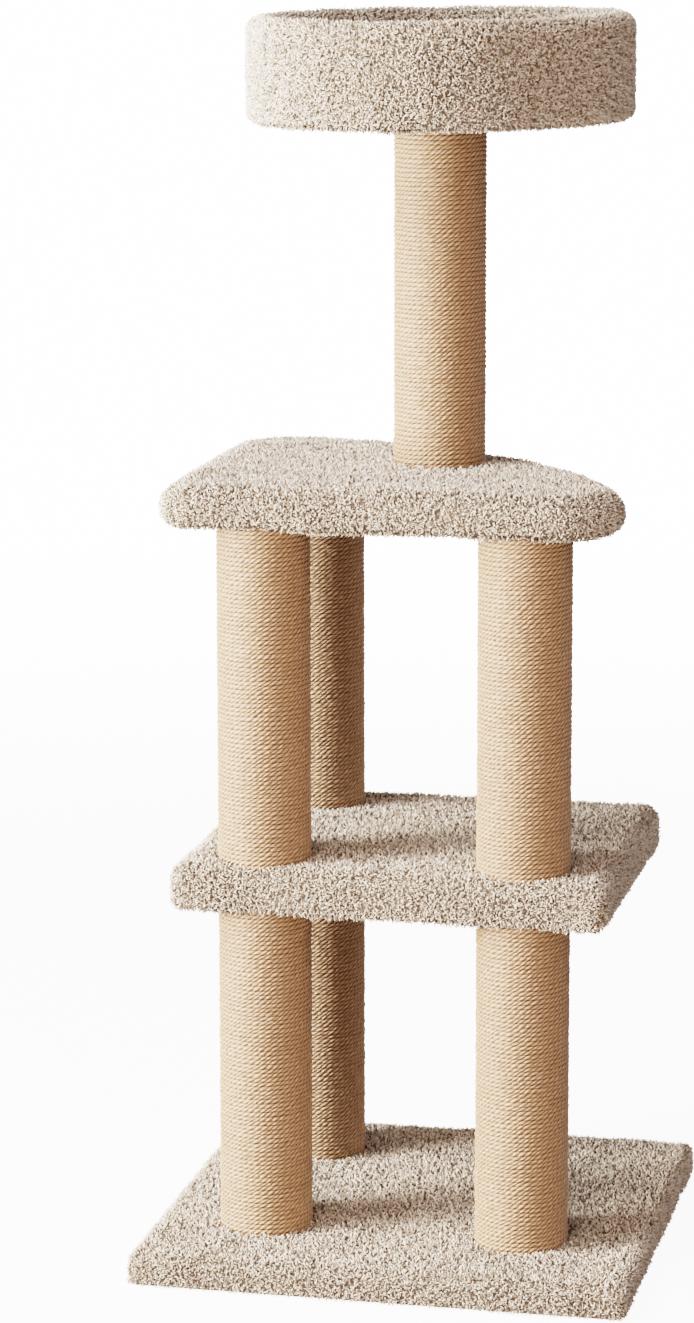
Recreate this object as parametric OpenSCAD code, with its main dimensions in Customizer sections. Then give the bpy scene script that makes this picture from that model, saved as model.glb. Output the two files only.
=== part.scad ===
// Cat tree: a carpeted base, a carpeted middle shelf on three sisal posts, a fan-shaped
// top shelf on three more, and a round bed with a carpeted wall on one central post.
// Millimetres, +Z up, front towards -Y. The origin is the centre of the base's underside.

/* [Base] */
// Width of the carpeted base
base_w = 558; // [500:1:620]
// Depth of the carpeted base
base_d = 541; // [500:1:620]
// Height of the base at the top of its pile
base_h = 37; // [37:1:44]

/* [Shelves] */
// Thickness of a carpeted shelf
shelf_h = 53; // [48:1:60]
// Width of the middle shelf
mid_w = 489; // [440:1:540]
// Depth of the middle shelf
mid_d = 415; // [412:1:460]
// Middle shelf's centre, to the right of the base's centre
mid_x = -4.5; // [-15:0.5:10]
// Middle shelf's centre, behind the base's centre
mid_y = 20.5; // [10:0.5:22]
// Width of the top shelf
top_w = 508; // [495:1:530]
// Depth of the top shelf
top_d = 426; // [415:1:450]
// Left edge of the top shelf
top_left = -262; // [-270:1:-255]
// Front edge of the top shelf
top_front = -190; // [-196:1:-186]
// Radius of the top shelf's square front left corner
fan_corner_r = 40; // [25:1:60]
// Radius of the top shelf's two corners at the ends of its curved edge
fan_end_r = 72; // [60:1:80]
// Radius of the top shelf's curved edge
fan_edge_r = 520; // [500:5:620]

/* [Posts] */
// Outer diameter of a roped post
post_d = 104; // [98:1:108]
// Thickness of the sisal rope
rope_d = 5.2; // [4:0.1:8]
// Wall of the cardboard core tube
tube_wall = 4; // [3:0.5:6]
// Length of post that shows between two levels
post_gap = 370; // [340:1:400]
// Length of post that shows under the bed
bed_gap = 377; // [340:1:400]
// Left posts' centre
post_left = -152; // [-160:1:-145]
// Right post's centre
post_right = 139; // [125:1:145]
// Front posts' centre
post_front = -125; // [-127:1:-118]
// Rear post's centre
post_rear = 153; // [140:1:158]
// Bed post's centre, to the right
bed_x = 9; // [-10:1:20]
// Bed post's centre, to the rear
bed_y = 52; // [40:1:60]

/* [Bed] */
// Outer diameter of the bed
bed_d = 431; // [400:1:450]
// Height of the bed
bed_h = 118; // [100:1:140]
// Thickness of the bed's hoop
hoop_t = 6; // [4:0.5:8]
// Thickness of the carpet on the inside of the hoop
inner_carpet_t = 14; // [8:1:16]

/* [Carpet and boards] */
// Thickness of the carpet, backing and pile
carpet_t = 16.5; // [14:0.5:16.5]
// Thickness of a plywood board
board_t = 18; // [15:0.5:18]
// Rolled edge of a shelf
shelf_roll = 22; // [16:1:22]
// Depth to which a post beds into the pile
post_seat = 6; // [3:0.5:9]
// Width of carpet turned under a shelf
shelf_hem_w = 62; // [40:1:70]
// Width of carpet turned under the base
base_hem_w = 48; // [40:1:60]

/* [Fasteners] */
// Diameter of the connecting bolts and studs
bolt_d = 8; // [6:1:8]
// Length of a connecting bolt
bolt_l = 50; // [46:1:54]
// Length of a stud through the middle shelf
stud_l = 90; // [84:1:96]
// Thickness of a plug in the end of a post
plug_t = 20; // [18:1:24]

/* [Hidden] */
$fn = 96;

post_names = ["lower_front_left", "lower_front_right", "lower_rear_left",
              "upper_front_left", "upper_front_right", "upper_rear_left", "bed_post"];
piece_names = ["rope", "core", "foot_plug", "head_plug"];

CARPET = [0.80, 0.74, 0.65];
SISAL = [0.82, 0.66, 0.45];
CARDBOARD = [0.66, 0.53, 0.38];
PLYWOOD = [0.80, 0.66, 0.46];
STEEL = [0.72, 0.73, 0.75];

eps = 0.01;
base_hem_t = base_h - carpet_t - board_t;
mid_z = base_h + post_gap;
top_z = mid_z + shelf_h + post_gap;
bed_z = top_z + shelf_h + bed_gap;
board_lift = (shelf_h - board_t) / 2;

post_r = post_d / 2;
tube_r = post_r - rope_d;
plug_r = tube_r - tube_wall;
seat_clear = 0.3;
lower_floor = base_h - post_seat;
upper_floor = mid_z + shelf_h - post_seat;
bed_floor = top_z + shelf_h - post_seat;
gap_l = post_gap + 2 * post_seat;
bed_gap_l = bed_gap + 2 * post_seat;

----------

Please repeat word for word the lines above that run from the beginning through the line containing "base_h = 37; // [37:1:44]", keeping both the first and that last line.

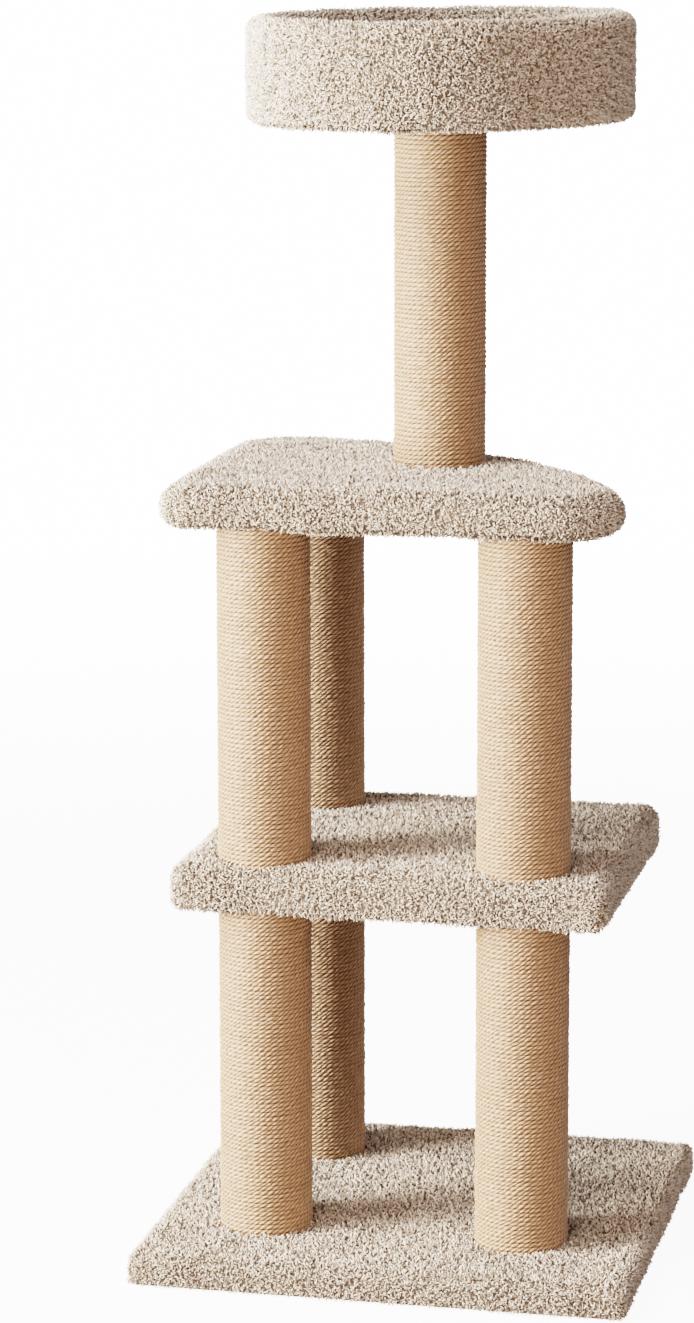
Recreate this object as parametric OpenSCAD code, with its main dimensions in Customizer sections. Then give the bpy scene script that makes this picture from that model, saved as model.glb. Output the two files only.
=== part.scad ===
// Cat tree: a carpeted base, a carpeted middle shelf on three sisal posts, a fan-shaped
// top shelf on three more, and a round bed with a carpeted wall on one central post.
// Millimetres, +Z up, front towards -Y. The origin is the centre of the base's underside.

/* [Base] */
// Width of the carpeted base
base_w = 558; // [500:1:620]
// Depth of the carpeted base
base_d = 541; // [500:1:620]
// Height of the base at the top of its pile
base_h = 37; // [37:1:44]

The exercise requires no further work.